The report, from the opening paragraph to its closing peroration, makes the point that we are in a proverbial best-of-times and worst-of-times era for news
The leader of the working group was Steven Waldman, a senior adviser to FCC Chairman Julius Genachowski whose resume includes writing, editing, and a successful website start-up (Beliefnet.com). To create the group, he assembled what he called an "ongoing, informal" collection of FCC staff and outside scholars and consultants. They spent two years, conducted six hundred interviews, held FCC workshops, and gathered a formidable aggregation of facts about all aspects of the media landscape, but especially about the decline in newsgathering resources among newspapers, news magazines, local radio and television—a gap that the Internet has only begun to fill. The report mentions, for example, that 27 states have no Washington reporters, according to an annual Pew foundation study; from 2003 to 2008, the number of statehouse reporters nationally dropped by a third, the American Journalism Review concluded; and the Baltimore Sun, to take one representative example cited by Pew, produced 73 percent fewer stories in 2009 than in 1991. The conclusions drawn from this data highlight a significant gap, particularly in local reporting, with serious consequences for "accountability" journalism. To anyone with more than a casual interest in the field, this is hardly surprising, but the cumulative measurement of the decline in newsgathering and reporting is still striking.
As a repository of information, the report is clearly useful, but to limit suggestions of government interference in media management, the prologue circumscribes its standing with the caveat that Waldman (and not the FCC) took responsibility for aligning the findings from the working group, and that the conclusions in the report "do not necessarily represent the views of the Federal Communication Commission, its Commissioners or any individual Bureaus or Offices." Nonetheless, this is an ambitious appraisal of the evolving universe of news, underwritten by the FCC, which could make its findings more influential in official circles than the reams of other such studies.
Overall, the report, from the opening paragraph to its closing peroration, makes the point that we are in a proverbial best-of-times and worst-of-times era for news:
In most ways today's media landscape is more vibrant than ever, offering faster and cheaper distribution networks, fewer barriers to entry and more ways to consume information. Choice abounds. Local TV stations, newspapers and a flood of innovative web start-ups are now using a dazzling array of digital tools to improve the way they gather and disseminate the news—nationally or internationally, but block by block. Yet, in part, because of the digital revolution, serious problems have arisen as well. Most significant among them: in many communities we now face a shortage of local, professional accountability reporting. This is likely to lead to the kinds of problems that are, not surprisingly, associated with a lack of accountability—more government waste, more local corruption, less effective schools and other serious community problems. The independent watchdog function that the Founding Fathers envisioned for journalism—going so far as to call it crucial to a healthy democracy—is in some cases at risk at the local level.

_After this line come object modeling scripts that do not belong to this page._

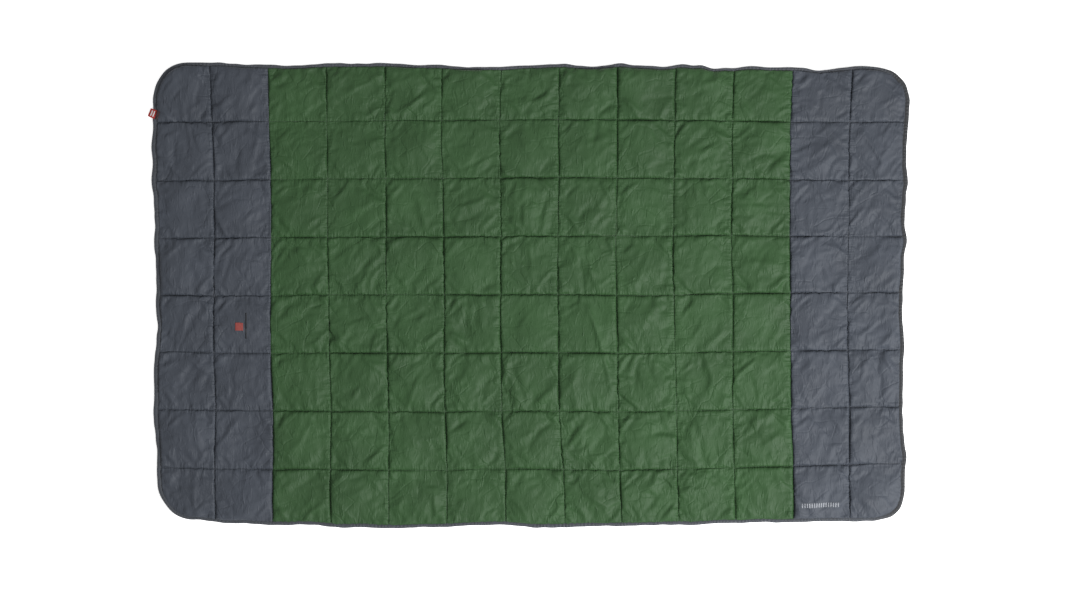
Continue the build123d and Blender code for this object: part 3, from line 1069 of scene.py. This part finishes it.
# ---------------------------------------------------------------- label and printed marks
label_joint = [j for j in frame["joints"] if j["name"] == "label_flap"][0]
root = np.array(label_joint["pos_m"]) * 1000
edge = np.array(label_joint["axis"], float)[:2]
out = np.array([-edge[1], edge[0]])
LABEL_L = 19.0
LABEL_W = 23.5
LABEL_SLIDE = 3.0


def label_point(t, s):
    """t from 0 at the sewn edge to 1 at the free end, s from -1 to 1 across it."""
    spot = root[:2] + out * LABEL_L * t + edge * (LABEL_SLIDE + s * LABEL_W / 2 * (1 - 0.04 * t))
    arch = 10.55 + 0.75 * np.sin(np.pi * np.minimum(t * 1.15, 1.0))
    arch = arch - 1.3 * np.maximum(t - 0.62, 0) ** 1.3
    arch = arch + 0.22 * np.sin(4.0 * s + 5.0 * t) * t
    return np.array([spot[0], spot[1], arch])


warped_face = warped(face)


def sewn_height(px, py):
    """Just above the cloth and the binding at a place on the finished quilt, near the label."""
    gap = np.hypot(warped_face[..., 0] - px, warped_face[..., 1] - py)
    around = warped_face[..., 2][gap < 3.5]
    return max(10.1, around.max() + 0.2 if around.size else 0.0)


def slab(name, shape, nt, ns, thick, t_range, s_range, material, lift=0.0):
    """A thin closed patch that follows a surface given by shape(t, s)."""
    ts = np.linspace(*t_range, nt)
    ss = np.linspace(*s_range, ns)
    top = np.array([[shape(t, s) for s in ss] for t in ts])
    du = np.gradient(top, axis=0)
    dv = np.gradient(top, axis=1)
    normal = np.cross(du, dv)
    normal /= np.linalg.norm(normal, axis=-1, keepdims=True)
    if normal[..., 2].mean() < 0:
        normal = -normal
    top = top + normal * (lift + thick)
    bottom = top - normal * thick
    flip = np.cross(du, dv)[..., 2].mean() < 0
    count = nt * ns
    upper = grid_quads(nt, ns, None, flip)
    lower = grid_quads(nt, ns, None, not flip) + count
    rim = [i * ns for i in range(nt)] + [(nt - 1) * ns + j for j in range(1, ns)]
    rim += [i * ns + ns - 1 for i in range(nt - 2, -1, -1)] + [j for j in range(ns - 2, 0, -1)]
    walls = []
    for a, b in zip(rim, rim[1:] + rim[:1]):
        walls.append((a + count, b + count, b, a) if not flip else (a, b, b + count, a + count))
    quads = np.concatenate([upper, lower, np.array(walls)])
    grid = np.stack(np.meshgrid(ts * 20, ss * 20, indexing="ij"), -1).reshape(-1, 2)
    points = np.concatenate([top.reshape(-1, 3), bottom.reshape(-1, 3)])
    return add_mesh(name, points, quads, np.concatenate([grid, grid]), material)


flap = slab("label_flap_tape", label_point, 26, 22, 0.5, (0, 1), (-1, 1), label_cloth)
# the flap bends up just in front of its tack, which holds its sewn edge
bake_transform(flap)
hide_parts("side_label")
for k, (t0, t1) in enumerate(((0.24, 0.42), (0.56, 0.74))):
    bar = slab(
        "label_bar_%d" % (k + 1), label_point, 6, 18, 0.12, (t0, t1), (-0.66, 0.66), pale_ink, 0.5
    )
    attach(bar, "label")
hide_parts("label_bars")

# Dense dark maroon tack stitches, five rows deep behind the label's sewn edge: partly the real tack,
# partly painted shade at that end of the label
tack_starts = []
tack_ends = []
for row in range(5):
    for k in range(30):
        s = -0.95 + 1.9 * (k + 0.5 * (row % 2)) / 30
        spots = []
        for back in (0.8 + 1.5 * row, 3.0 + 1.5 * row):
            spot = root[:2] + edge * (LABEL_SLIDE + s * LABEL_W / 2) - out * back
            spots.append([*spot, sewn_height(*spot)])
        tack_starts.append(spots[0])
        tack_ends.append(spots[1])
p, f = stitches(tack_starts, tack_ends, THREAD_RADIUS, 1)
tack = add_mesh("label_tack_stitches", p, f, None, maroon_thread_and_shade)
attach(tack, "far_half")
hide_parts("label_tack")


def on_face(px, py):
    """A point of the face cloth at a place in its plan."""
    return warped(resample(face, face_x[:, 0], face_y[0], [px], [py])[0, 0])


def print_mark(name, node, material, slide, size, bars):
    """One printed mark as a row of plain bars; the CAD mark stays on the pocket's flat top."""
    low, high = [1000 * np.array(p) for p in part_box(node)]
    middle = 0.5 * (low + high)[:2] + slide
    low, high = middle - 0.5 * np.array(size), middle + 0.5 * np.array(size)
    pitch = (high[0] - low[0]) / bars
    width = pitch if bars == 1 else 0.55 * pitch
    for k in range(bars):
        start = low[0] + k * pitch
        mark = slab(
            name if bars == 1 else "%s_%02d" % (name, k + 1),
            lambda t, s: on_face(start + t * width, low[1] + s * (high[1] - low[1])),
            max(4, int(width / 1.5)),
            max(6, int((high[1] - low[1]) / 1.5)),
            0.10,
            (0, 1),
            (0, 1),
            material,
            0.12,
        )
        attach(mark, "near_half")
        if k == 0:
            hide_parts(node)


print_mark("print_spot_mark", "print_spot", red_ink, (-9.5, 7.0), (21, 21), 1)
print_mark("print_bar_mark", "print_bar", dark_ink, (-7.5, 3.0), (5, 68), 1)
print_mark("print_strip_mark", "print_strip", strip_ink, (-3.0, -21.0), (100, 12), 16)

# ---------------------------------------------------------------- floor, light, camera
floor_mesh = bpy.data.meshes.new("pale_floor")
FAR = 9.0
floor_corners = [(-FAR, -FAR, 0), (FAR, -FAR, 0), (FAR, FAR, 0), (-FAR, FAR, 0)]
floor_mesh.from_pydata(floor_corners, [], [(0, 1, 2, 3)])
floor = put("pale_floor", floor_mesh)
floor_material = Look("pale_floor").finish(
    Base_Color=(0.9, 0.9, 0.9, 1),
    Roughness=0.9,
    Specular_IOR_Level=0.1,
    Emission_Color=(1, 1, 1, 1),
    Emission_Strength=0.55,
)
floor_mesh.materials.append(floor_material)


def area_light(name, place, aim, size, power):
    data = bpy.data.lights.new(name, "AREA")
    data.shape = "SQUARE"
    data.size = size
    data.energy = power
    light = put(name, data)
    light.location = place
    towards = Vector(aim) - Vector(place)
    light.rotation_euler = towards.to_track_quat("-Z", "Y").to_euler()


area_light("key_light", (3.0, -1.8, 3.4), (0.05, 0, 0), 1.6, 352)
area_light("fill_light", (-1.0, 1.0, 5.0), (0, 0, 0), 5.0, 48)

world = bpy.data.worlds.new("studio")
world.use_nodes = True
world.node_tree.nodes["Background"].inputs["Color"].default_value = (1, 1, 1, 1)
world.node_tree.nodes["Background"].inputs["Strength"].default_value = 0.46
bpy.context.scene.world = world
bpy.context.scene.view_settings.view_transform = "Standard"

camera_data = bpy.data.cameras.new("camera")
camera_data.lens = 85.0
camera_data.sensor_width = 36.0
camera_data.clip_end = 100.0
camera = put("camera", camera_data)
camera.location = (0.0276, -0.0223, 6.72)
camera.rotation_euler = (0, 0, 0)
bpy.context.scene.camera = camera
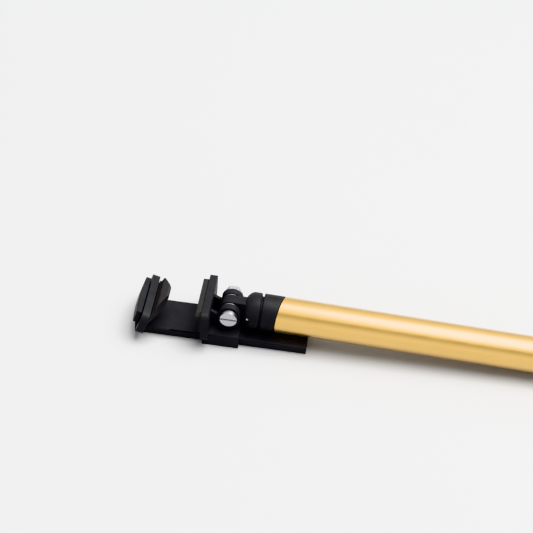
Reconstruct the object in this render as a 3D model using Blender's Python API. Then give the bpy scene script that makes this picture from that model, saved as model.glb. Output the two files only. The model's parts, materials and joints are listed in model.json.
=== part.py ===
"""A pocket selfie stick: a five-section telescopic stick with a folding, sprung phone clamp.

The model stands as it is stored and laid on a table: the clamp's rail lies flat, folded under the
stick, and the stick slopes down to rest on its tail. X runs along the stick towards the tail,
Z is up. Shapes are worked out in millimetres, and MM turns them into Blender's metres.
"""

import math

import bmesh
import bpy
from mathutils import Vector

MM = 0.001
FIT = 0.15  # gap between pieces that touch
GLIDE = 0.1  # gap round a tube or bush that slides

# Stick. Distances along it run from the tilt hinge towards the tail.
TUBE_R = 6.0
TUBE_WALL = 0.5
TAIL_END = 141.0
TAIL_PLUG_LENGTH = 5.0
TAIL_CHAMFER = 0.8
COLLAR_START = 10.45
SLEEVE_START = 16.4
SLEEVE_SLANT = math.radians(13)  # the sleeve's mouth is cut askew, seen from above
COLLAR_SPIGOT = 4.0
SECTION_R = (4.9, 3.9, 2.9, 1.9)
SECTION_WALL = 0.4
SECTION_TRAVEL = 100.0
SECTION_LIP = 1.5
FIRST_SECTION_FRONT = 9.4
FIRST_SECTION_REAR = 132.0
NEST_STEP = 0.6
REAR_STEP = 1.2
HEAD_BACK = 9.75
HEAD_RECESS = 7.3
HEAD_FRONT = 4.6
ROD_FRONT = 4.9
HEAD_PIN_AT = 6.1
HEAD_PIN_R = 0.5

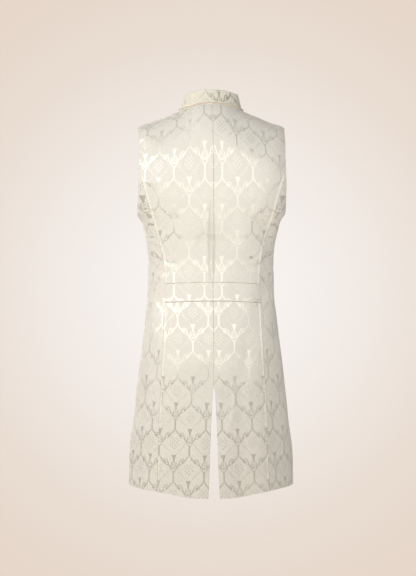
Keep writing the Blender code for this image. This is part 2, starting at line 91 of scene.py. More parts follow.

Given that the report was mandated by a major government agency, there was potential for it to produce recommendations of some consequence from its extensive research. A Wall Street Journal piece on the eve of study's release reflected an apparent downgrading of a possible government role in tackling the problems the working group identified. "My expectation has been that when we were finally turning the commission's attention to media, we'd have a program and a plan to address the news and information needs of the country and a specific plan for those areas where the FCC can be active," said Michael Copps, a Democratic commissioner. "It's fair to say that I'd have written a significantly different report," he added, presumably with guidelines for more public service journalism from parts of the media industry that are subject in any way to FCC jurisdiction.